On Mar. 12, the CFTC opened an advance notice of proposed rulemaking on event contracts.

On Mar. 17, the SEC issued a crypto interpretive release that formalizes a taxonomy covering digital commodities, digital collectibles, digital tools, stablecoins, and digital securities, explicitly framing it as a bridge while Congress continues working on market-structure legislation.

On Mar. 19, the CFTC signed a first-of-its-kind MOU with Major League Baseball to coordinate on the integrity of prediction markets. On Mar. 20, the staff published FAQs on crypto and blockchain. On Mar. 24, the task force launched.

Crypto infrastructure timeline
A timeline shows ten CFTC and SEC crypto policy actions taken between December 2025 and March 2026, spanning committees, MOUs, and task forces.

Regulation by institution

Advisory committees, formal MOUs, harmonization portals soliciting written industry input, joint interpretive releases, rulemaking dockets, and dedicated task forces leave a lasting infrastructure.

The CFTC now has all of them, and the SEC is operating in parallel. The harmonization initiative is an operational channel where firms can request joint meetings and submit written input for staff review.

The SEC’s Mar. 17 interpretation draws explicit taxonomic lines, determining which products fall under securities law, which fall under commodities law, and which occupy a newly defined middle ground.

The CFTC’s no-action position on Phantom, a self-custodial wallet provider, signals that regulators are now considering how on-chain software interacts with registered derivatives markets.

Congress has not delivered comprehensive market structure legislation.

Senate talks hit an impasse in early March, and the Banking Committee has not cleared a bill. Meanwhile, agencies are assembling a de facto operating system from the tools at their disposal: interpretations, staff guidance, MOUs, rulemaking notices, and standing interagency processes.

These are the base of a scaffolding that is harder to dismantle than a single guidance document.

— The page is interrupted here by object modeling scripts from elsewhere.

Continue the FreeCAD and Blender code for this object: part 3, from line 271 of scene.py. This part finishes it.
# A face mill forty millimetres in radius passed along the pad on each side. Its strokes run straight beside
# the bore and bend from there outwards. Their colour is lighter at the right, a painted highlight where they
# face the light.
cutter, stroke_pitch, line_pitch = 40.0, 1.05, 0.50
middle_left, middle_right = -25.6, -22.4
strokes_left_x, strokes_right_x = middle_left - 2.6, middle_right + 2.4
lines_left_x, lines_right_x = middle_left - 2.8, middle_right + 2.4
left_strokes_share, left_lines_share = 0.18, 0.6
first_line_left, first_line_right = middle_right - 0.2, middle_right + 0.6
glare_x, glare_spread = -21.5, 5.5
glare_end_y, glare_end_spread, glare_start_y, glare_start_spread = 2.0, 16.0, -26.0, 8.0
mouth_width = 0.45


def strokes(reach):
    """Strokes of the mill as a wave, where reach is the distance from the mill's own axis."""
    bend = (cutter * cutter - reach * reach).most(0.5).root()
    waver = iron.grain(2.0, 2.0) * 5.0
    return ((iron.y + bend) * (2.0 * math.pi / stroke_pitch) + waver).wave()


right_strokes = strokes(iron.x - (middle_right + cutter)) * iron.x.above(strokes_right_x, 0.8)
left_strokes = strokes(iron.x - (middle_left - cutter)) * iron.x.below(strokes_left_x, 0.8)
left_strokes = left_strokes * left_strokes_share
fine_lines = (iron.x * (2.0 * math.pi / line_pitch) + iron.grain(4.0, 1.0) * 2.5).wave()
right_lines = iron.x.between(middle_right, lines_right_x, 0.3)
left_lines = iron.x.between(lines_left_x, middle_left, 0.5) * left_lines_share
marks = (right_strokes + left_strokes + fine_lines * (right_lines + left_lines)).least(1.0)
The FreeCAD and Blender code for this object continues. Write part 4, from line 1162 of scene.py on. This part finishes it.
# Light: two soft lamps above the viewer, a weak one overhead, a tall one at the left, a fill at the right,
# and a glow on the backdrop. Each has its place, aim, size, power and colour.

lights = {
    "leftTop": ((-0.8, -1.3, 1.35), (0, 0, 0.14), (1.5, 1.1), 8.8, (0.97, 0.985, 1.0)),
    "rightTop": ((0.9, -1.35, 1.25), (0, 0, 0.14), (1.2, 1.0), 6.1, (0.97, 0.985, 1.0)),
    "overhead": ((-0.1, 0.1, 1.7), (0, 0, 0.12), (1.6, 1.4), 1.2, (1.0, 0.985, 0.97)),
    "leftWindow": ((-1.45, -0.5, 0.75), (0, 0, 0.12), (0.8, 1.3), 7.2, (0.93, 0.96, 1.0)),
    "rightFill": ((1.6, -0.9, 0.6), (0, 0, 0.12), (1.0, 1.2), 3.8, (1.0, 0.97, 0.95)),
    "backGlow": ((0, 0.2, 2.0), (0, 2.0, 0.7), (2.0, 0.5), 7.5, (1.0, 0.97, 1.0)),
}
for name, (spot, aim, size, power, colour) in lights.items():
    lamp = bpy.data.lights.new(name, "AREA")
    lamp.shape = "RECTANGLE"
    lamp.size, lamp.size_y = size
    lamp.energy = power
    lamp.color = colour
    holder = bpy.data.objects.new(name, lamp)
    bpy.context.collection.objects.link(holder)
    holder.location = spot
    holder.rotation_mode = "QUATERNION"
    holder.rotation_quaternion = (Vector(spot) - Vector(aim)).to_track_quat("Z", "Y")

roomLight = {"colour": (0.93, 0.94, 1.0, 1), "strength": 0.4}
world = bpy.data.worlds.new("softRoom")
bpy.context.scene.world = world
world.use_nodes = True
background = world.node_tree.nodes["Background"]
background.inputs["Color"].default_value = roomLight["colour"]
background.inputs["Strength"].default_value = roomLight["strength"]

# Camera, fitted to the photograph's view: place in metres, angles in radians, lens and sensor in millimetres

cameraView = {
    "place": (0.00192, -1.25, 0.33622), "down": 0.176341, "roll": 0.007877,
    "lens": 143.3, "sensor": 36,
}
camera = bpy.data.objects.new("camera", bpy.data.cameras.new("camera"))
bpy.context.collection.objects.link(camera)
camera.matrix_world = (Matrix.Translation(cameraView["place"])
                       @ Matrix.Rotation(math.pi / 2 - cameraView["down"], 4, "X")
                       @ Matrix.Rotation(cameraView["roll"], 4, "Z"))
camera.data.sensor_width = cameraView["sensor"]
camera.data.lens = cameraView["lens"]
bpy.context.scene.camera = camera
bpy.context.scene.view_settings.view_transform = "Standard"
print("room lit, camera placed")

Tool Recent example Why it matters
Advisory committee Innovation Advisory Committee launched on Jan. 12 with 35 members from crypto firms, exchanges, and market infrastructure groups Creates a standing channel for industry input and signals that crypto is being treated as a permanent policy area rather than a one-off enforcement problem
Interagency agreement SEC-CFTC harmonization MOU signed on Mar. 11 Builds a formal process for reducing duplicative requirements, coordinating staff, and clarifying jurisdictional boundaries
Harmonization portal Public SEC-CFTC initiative allowing firms to request joint meetings and submit written input Turns coordination into an operational process firms can actually use, not just a press-release commitment
Interpretive guidance SEC crypto interpretive release on Mar. 17 Draws taxonomic lines across digital commodities, digital securities, stablecoins, collectibles, and other crypto assets, shaping how products are classified under federal law
Staff guidance CFTC crypto and blockchain FAQs published on Mar. 20 Provides practical direction that helps firms navigate live compliance questions even without a full statute
Staff relief / no-action CFTC no-action position involving Phantom Shows regulators are now addressing how self-custodial wallets and on-chain software connect to registered derivatives markets
Rulemaking docket CFTC ANPR on event contracts opened on Mar. 12 Moves prediction markets from ad hoc treatment into formal notice-and-comment rulemaking
Jurisdictional assertion CFTC filing defending exclusive federal jurisdiction over prediction markets on Feb. 17 Signals that the agency is actively trying to define and defend the perimeter of federal authority in a fast-growing market
Integrity partnership CFTC-MLB MOU signed on Mar. 19 Shows prediction markets have become mainstream enough to implicate sports-league integrity monitoring and broader public scrutiny
Dedicated task force Innovation Task Force launched on Mar. 24 Assigns ongoing staff capacity to crypto, blockchain, AI, and prediction markets, making the regulatory buildout harder to unwind

Where crypto stops looking abstract

Prediction markets are where the regulatory reckoning becomes impossible to treat as a niche technical debate.

Since the 2024 US election, the sector has expanded rapidly, drawing in contracts tied to sports outcomes, political events, and economic data.